**DATA PROVIDED**
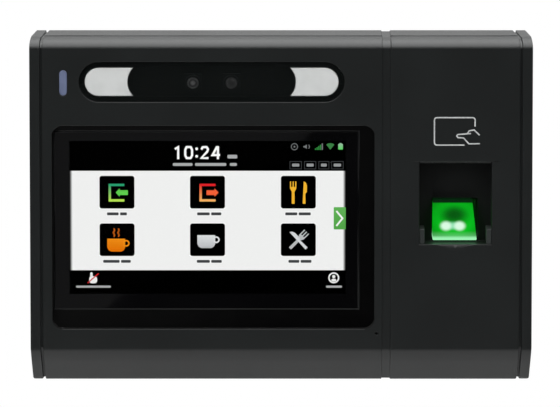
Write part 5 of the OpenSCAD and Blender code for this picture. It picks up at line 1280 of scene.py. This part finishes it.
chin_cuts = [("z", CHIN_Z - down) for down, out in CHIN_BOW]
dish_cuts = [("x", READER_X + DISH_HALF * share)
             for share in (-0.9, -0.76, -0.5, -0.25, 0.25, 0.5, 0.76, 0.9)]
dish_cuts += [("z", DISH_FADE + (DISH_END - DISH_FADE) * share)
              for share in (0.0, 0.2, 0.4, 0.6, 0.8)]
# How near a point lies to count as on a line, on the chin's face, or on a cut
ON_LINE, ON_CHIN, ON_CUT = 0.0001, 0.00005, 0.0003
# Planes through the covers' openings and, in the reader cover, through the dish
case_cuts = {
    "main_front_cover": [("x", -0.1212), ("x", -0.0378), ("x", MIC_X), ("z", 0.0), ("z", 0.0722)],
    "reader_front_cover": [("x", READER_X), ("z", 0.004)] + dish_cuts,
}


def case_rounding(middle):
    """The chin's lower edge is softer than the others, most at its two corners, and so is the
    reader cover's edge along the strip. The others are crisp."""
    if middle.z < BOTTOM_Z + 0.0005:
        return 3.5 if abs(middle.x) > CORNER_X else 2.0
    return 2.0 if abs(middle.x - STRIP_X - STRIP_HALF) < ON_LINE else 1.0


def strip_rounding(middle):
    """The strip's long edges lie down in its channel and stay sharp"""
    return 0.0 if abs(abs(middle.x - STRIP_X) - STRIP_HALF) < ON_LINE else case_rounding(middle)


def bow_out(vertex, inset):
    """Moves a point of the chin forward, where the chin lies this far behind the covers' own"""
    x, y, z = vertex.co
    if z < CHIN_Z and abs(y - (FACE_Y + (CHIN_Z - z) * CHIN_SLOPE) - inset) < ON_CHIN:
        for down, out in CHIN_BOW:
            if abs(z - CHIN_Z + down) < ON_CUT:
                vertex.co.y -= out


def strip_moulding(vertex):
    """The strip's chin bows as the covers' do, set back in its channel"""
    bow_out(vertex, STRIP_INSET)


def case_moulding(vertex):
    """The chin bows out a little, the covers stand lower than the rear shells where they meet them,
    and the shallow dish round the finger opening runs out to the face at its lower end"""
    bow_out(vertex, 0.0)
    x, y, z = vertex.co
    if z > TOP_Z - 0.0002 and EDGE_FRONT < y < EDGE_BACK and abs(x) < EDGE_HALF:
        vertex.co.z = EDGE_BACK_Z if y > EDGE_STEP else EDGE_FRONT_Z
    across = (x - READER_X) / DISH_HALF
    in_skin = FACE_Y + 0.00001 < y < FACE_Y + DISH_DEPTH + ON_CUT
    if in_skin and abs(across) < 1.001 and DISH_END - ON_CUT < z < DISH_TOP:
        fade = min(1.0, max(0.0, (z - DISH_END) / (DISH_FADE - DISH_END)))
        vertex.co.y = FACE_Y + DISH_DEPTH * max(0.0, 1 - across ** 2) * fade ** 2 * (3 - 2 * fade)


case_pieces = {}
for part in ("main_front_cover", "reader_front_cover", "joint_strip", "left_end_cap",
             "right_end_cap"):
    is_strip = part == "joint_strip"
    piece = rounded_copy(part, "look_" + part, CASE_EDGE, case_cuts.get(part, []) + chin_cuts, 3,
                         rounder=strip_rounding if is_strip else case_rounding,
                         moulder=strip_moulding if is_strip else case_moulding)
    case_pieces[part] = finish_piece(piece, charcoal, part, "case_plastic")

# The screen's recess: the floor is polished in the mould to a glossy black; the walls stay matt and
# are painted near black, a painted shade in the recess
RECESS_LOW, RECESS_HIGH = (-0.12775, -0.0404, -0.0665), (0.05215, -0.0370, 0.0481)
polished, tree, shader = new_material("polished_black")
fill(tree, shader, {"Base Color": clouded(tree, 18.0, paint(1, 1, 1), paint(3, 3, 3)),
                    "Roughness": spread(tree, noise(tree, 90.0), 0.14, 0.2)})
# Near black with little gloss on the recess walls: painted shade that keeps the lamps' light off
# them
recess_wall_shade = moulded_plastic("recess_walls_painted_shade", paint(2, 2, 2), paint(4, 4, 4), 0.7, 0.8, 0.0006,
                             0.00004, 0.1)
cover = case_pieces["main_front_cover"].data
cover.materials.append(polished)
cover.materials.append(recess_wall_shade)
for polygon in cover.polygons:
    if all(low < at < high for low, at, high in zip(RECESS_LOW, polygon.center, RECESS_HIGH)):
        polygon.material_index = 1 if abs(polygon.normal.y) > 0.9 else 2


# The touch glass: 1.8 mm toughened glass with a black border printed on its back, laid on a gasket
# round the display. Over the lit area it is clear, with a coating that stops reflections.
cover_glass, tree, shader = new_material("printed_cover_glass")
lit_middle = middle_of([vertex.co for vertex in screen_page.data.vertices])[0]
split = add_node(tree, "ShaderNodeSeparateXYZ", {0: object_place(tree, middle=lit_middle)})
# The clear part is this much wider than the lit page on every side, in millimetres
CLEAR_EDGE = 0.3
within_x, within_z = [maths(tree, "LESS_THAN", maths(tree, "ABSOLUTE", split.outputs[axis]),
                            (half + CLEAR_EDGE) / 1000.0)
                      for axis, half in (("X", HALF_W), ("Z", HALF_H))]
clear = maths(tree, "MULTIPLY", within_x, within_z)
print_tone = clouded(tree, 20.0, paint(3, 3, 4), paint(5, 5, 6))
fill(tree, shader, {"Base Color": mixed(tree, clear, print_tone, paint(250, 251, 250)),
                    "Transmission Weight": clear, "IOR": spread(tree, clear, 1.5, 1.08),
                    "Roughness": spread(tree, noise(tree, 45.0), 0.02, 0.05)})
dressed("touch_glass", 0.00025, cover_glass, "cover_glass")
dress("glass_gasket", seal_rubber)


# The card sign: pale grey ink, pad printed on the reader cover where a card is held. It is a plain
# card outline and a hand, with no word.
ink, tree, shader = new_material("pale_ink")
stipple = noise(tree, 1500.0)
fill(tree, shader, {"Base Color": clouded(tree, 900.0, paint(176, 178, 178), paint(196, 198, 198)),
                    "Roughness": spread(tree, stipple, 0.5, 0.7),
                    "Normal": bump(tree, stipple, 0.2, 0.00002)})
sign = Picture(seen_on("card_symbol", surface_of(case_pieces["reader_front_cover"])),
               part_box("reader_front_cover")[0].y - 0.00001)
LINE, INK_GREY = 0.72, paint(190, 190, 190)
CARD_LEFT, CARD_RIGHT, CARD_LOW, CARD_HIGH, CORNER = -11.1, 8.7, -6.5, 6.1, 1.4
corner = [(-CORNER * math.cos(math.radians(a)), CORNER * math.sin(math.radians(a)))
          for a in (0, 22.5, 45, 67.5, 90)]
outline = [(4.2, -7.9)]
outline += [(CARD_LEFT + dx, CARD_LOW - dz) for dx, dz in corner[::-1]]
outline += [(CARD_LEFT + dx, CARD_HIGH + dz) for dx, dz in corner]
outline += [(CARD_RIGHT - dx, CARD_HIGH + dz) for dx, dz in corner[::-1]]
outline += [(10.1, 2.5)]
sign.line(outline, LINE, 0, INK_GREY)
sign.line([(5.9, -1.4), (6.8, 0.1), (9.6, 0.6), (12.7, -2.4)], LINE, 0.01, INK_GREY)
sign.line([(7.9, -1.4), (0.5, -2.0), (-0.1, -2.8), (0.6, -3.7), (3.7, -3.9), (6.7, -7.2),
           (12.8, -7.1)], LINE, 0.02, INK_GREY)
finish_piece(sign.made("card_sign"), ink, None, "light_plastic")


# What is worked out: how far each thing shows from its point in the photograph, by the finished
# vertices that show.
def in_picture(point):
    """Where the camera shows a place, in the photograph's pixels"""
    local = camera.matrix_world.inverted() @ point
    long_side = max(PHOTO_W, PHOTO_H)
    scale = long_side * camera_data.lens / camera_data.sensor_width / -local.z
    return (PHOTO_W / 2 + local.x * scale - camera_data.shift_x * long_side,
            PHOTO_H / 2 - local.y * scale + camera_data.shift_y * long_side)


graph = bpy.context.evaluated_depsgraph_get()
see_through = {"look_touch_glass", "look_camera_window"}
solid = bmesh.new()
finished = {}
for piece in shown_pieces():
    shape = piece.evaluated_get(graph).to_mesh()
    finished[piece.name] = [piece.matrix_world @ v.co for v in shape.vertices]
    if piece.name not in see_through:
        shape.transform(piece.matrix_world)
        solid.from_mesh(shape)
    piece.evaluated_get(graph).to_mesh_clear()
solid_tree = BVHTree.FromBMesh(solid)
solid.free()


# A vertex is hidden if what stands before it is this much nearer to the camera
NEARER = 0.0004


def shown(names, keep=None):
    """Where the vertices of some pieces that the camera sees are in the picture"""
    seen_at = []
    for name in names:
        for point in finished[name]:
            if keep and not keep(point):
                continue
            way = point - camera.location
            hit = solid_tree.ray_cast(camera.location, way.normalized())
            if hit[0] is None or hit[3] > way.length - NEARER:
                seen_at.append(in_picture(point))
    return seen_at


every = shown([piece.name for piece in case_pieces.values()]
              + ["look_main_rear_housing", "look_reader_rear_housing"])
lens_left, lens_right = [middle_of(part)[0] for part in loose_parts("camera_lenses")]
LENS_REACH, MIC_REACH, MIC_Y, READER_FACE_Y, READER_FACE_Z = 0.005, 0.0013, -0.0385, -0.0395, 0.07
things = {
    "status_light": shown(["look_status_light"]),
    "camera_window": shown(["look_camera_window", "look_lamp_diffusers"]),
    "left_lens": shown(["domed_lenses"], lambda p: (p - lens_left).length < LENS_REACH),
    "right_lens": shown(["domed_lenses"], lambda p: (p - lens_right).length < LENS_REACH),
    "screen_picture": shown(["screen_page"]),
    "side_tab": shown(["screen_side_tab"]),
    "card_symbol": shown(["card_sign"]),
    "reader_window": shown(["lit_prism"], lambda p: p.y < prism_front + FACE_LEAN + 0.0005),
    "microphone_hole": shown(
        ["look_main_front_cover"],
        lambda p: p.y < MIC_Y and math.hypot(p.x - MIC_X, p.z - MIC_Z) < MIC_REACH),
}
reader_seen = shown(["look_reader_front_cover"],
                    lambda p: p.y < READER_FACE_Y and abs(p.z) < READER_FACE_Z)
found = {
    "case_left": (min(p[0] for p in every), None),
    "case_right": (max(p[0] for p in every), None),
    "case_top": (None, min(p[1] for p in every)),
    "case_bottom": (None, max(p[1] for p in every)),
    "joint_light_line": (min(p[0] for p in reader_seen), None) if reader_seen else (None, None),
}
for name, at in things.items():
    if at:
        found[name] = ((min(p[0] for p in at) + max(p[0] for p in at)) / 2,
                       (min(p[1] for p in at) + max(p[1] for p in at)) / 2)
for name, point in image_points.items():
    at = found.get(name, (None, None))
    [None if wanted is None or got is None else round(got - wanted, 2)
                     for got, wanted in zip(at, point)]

**EXERCISE AIM**
Please give an exact restatement of only the lines from the beginning of the material above to the line with "vertex.co.y -= out", inclusive.

**OUTPUT OF THE EXERCISE**
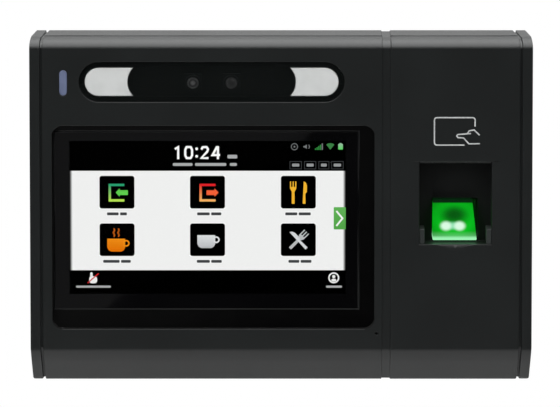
Write part 5 of the OpenSCAD and Blender code for this picture. It picks up at line 1280 of scene.py. This part finishes it.
chin_cuts = [("z", CHIN_Z - down) for down, out in CHIN_BOW]
dish_cuts = [("x", READER_X + DISH_HALF * share)
             for share in (-0.9, -0.76, -0.5, -0.25, 0.25, 0.5, 0.76, 0.9)]
dish_cuts += [("z", DISH_FADE + (DISH_END - DISH_FADE) * share)
              for share in (0.0, 0.2, 0.4, 0.6, 0.8)]
# How near a point lies to count as on a line, on the chin's face, or on a cut
ON_LINE, ON_CHIN, ON_CUT = 0.0001, 0.00005, 0.0003
# Planes through the covers' openings and, in the reader cover, through the dish
case_cuts = {
    "main_front_cover": [("x", -0.1212), ("x", -0.0378), ("x", MIC_X), ("z", 0.0), ("z", 0.0722)],
    "reader_front_cover": [("x", READER_X), ("z", 0.004)] + dish_cuts,
}


def case_rounding(middle):
    """The chin's lower edge is softer than the others, most at its two corners, and so is the
    reader cover's edge along the strip. The others are crisp."""
    if middle.z < BOTTOM_Z + 0.0005:
        return 3.5 if abs(middle.x) > CORNER_X else 2.0
    return 2.0 if abs(middle.x - STRIP_X - STRIP_HALF) < ON_LINE else 1.0


def strip_rounding(middle):
    """The strip's long edges lie down in its channel and stay sharp"""
    return 0.0 if abs(abs(middle.x - STRIP_X) - STRIP_HALF) < ON_LINE else case_rounding(middle)


def bow_out(vertex, inset):
    """Moves a point of the chin forward, where the chin lies this far behind the covers' own"""
    x, y, z = vertex.co
    if z < CHIN_Z and abs(y - (FACE_Y + (CHIN_Z - z) * CHIN_SLOPE) - inset) < ON_CHIN:
        for down, out in CHIN_BOW:
            if abs(z - CHIN_Z + down) < ON_CUT:
                vertex.co.y -= out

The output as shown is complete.